Il problema del tetto agli stipendi: “Così non prediamo nemmeno il più sfigato degli hacker”
Crosetto chiede invece di “legittimare le forze armate all’uso di strumenti cibernetici”. Sia in risposta a crisi della difesa che a “operazioni promosse in concorso con le autorità civili”. Un allineamento totale “al comparto intelligence”. Per farlo serve quindi “una forza competente e consistente, un presidio di livello e massa che si raggiunge solo investendo in gestione e difesa che coinvolga anche il settore privato”. Un’Arma capace di deterrenza, cioè di avere la forza e la capacità di colpire, eventualmente, chi ti ha colpito. Nel mondo fisico la deterrenza è data “dal nucleare Usa”, in quello cyber “non abbiamo un ombrello, e dobbiamo farcelo da noi”.

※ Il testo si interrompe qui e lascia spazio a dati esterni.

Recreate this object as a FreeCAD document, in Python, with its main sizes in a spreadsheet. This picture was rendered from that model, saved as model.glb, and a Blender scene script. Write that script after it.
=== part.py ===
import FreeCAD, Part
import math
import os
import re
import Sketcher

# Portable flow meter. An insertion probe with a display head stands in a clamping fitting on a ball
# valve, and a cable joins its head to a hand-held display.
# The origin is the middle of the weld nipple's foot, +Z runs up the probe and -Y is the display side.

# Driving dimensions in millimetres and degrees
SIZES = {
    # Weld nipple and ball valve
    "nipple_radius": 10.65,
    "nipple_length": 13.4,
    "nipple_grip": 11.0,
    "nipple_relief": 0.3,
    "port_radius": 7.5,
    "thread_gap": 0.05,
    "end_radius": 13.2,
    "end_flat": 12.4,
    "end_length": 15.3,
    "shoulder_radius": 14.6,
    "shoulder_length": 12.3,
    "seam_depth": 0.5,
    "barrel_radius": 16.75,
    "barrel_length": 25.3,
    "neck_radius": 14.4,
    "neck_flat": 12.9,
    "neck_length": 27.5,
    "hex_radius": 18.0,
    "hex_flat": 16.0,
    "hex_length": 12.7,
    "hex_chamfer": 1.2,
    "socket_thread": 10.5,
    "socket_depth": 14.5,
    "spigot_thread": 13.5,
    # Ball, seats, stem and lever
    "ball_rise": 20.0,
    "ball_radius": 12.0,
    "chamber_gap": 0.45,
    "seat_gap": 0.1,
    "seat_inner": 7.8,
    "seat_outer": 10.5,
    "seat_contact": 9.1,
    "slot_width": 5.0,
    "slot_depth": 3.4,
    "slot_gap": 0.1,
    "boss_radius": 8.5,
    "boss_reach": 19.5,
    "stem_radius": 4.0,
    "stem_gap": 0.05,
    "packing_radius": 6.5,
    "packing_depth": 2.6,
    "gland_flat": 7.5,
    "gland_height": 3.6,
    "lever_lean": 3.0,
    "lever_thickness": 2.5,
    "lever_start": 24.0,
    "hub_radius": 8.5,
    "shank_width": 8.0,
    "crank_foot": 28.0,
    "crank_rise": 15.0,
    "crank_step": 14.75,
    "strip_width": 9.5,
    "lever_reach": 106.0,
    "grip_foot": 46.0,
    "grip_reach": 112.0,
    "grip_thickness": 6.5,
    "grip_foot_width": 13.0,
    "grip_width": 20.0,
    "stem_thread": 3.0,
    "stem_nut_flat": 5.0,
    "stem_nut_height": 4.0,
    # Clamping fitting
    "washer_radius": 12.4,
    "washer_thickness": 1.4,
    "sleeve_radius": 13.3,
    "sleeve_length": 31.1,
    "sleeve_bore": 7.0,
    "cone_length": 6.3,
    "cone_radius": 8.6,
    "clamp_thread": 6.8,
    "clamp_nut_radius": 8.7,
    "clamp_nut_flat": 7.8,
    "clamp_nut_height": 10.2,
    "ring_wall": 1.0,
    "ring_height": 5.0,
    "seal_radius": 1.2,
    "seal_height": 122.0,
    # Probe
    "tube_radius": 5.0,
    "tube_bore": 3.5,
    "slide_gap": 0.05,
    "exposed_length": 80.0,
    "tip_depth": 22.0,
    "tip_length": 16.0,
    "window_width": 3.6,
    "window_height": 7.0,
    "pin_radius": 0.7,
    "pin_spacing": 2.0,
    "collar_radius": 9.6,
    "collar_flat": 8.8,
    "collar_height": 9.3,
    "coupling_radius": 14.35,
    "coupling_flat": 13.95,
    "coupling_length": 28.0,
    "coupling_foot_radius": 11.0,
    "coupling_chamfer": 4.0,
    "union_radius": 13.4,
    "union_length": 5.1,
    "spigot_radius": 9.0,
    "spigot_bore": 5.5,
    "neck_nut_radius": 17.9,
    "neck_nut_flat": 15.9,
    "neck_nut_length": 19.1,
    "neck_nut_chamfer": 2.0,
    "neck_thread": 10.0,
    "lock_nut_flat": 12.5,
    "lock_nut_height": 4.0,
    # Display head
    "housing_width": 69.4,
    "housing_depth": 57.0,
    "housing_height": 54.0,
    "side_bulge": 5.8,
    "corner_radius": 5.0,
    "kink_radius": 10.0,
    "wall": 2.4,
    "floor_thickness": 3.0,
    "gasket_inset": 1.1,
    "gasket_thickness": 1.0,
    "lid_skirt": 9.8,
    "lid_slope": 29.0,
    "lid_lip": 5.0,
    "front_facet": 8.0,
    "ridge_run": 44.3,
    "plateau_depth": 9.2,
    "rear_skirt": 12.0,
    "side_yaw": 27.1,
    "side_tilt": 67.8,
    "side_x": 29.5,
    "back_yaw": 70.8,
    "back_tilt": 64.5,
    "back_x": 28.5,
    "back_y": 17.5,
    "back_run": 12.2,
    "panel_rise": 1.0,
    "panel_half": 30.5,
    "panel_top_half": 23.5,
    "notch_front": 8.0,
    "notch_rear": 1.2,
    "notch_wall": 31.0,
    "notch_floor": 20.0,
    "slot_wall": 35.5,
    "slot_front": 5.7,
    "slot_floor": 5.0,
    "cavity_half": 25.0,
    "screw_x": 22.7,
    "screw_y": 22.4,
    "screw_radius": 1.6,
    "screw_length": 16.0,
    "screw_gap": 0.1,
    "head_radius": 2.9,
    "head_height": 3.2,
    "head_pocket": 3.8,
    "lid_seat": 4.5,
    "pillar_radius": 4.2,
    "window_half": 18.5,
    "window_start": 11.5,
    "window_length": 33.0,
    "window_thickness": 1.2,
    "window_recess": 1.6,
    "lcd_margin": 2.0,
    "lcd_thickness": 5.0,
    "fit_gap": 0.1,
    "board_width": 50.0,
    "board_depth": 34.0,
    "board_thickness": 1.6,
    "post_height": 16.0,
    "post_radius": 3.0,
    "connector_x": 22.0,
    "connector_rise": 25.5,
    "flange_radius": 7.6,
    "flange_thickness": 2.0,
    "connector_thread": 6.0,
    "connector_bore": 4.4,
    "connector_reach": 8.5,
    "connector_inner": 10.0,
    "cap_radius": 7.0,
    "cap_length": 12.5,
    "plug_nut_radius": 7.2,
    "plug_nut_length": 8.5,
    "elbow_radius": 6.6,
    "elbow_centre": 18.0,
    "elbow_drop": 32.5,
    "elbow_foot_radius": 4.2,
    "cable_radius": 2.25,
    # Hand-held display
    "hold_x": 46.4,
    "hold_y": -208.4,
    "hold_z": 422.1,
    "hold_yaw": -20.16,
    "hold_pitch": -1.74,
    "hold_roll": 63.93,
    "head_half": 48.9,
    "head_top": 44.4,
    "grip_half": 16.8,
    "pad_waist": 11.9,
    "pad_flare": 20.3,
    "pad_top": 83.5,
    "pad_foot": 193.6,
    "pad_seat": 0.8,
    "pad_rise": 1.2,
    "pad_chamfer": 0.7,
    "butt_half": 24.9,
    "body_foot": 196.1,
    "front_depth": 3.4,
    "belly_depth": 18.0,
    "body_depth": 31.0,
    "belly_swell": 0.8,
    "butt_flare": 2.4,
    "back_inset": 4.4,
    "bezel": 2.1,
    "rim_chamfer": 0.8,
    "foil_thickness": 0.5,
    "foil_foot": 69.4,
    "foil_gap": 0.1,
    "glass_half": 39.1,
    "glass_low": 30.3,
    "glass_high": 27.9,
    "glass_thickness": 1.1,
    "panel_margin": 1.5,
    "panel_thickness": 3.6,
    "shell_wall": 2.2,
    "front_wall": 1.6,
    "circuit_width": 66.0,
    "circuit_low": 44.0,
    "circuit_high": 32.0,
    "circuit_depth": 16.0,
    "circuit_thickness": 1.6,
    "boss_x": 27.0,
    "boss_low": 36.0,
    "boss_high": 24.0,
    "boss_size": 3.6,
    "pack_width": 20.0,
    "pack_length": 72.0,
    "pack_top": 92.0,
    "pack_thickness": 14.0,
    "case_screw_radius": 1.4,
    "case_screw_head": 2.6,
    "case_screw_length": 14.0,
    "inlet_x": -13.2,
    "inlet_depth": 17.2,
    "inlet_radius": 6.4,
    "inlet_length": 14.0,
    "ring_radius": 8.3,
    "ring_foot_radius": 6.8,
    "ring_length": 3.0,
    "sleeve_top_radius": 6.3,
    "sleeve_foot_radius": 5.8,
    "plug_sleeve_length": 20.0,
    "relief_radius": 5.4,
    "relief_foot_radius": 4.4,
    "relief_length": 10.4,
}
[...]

Ma c’è un problema non da poco: il tetto a 240 mila euro delle retribuzioni pubbliche per Crosetto “va bene per prendere qualche voto, non per avere le migliori competenze. Con 240 mila euro non trovi neanche il più sfigato degli hacker”. Tanto più che tra i più bravi del mondo, ha spiegato il ministro, ci sono proprio gli esperti italiani “e non ce n’è uno che ha interesse a lavorare in Italia” perché altrove sono pagati molto meglio. I rischi di un attacco hacker ben assestato sono concreti: “Il giorno in cui entrassero nell’Inps e gli italiani non prendessero la pensione per un mese, o facessero scomparire i conti correnti, scoppierebbe la rivoluzione: non c’è bisogno di fare attentati”.

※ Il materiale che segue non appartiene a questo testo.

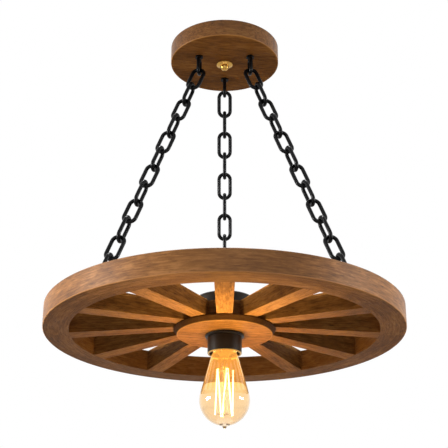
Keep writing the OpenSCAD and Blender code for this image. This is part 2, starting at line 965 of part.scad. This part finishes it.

Bisogna però fare in fretta: “Non c’è un giorno – ha aggiunto il ministro – che non arrivi una scoperta, una notizia, potenzialmente rivoluzionarie. Dovremmo pensare a canali di procedure accelerate”, perché “vedo male l’utilizzo del decreto legge” ma “non si può avere un dibattito di un anno o due. E’ un tempo in cui cambiano anche le premesse da cui il dibattito era partito”. In questo quadro c’è da chiedersi cosa ne sarà dell’Agenzia per la Cybersicurezza Nazionale. Istituita ad agosto 2021, forse potrebbe già cambiare pelle.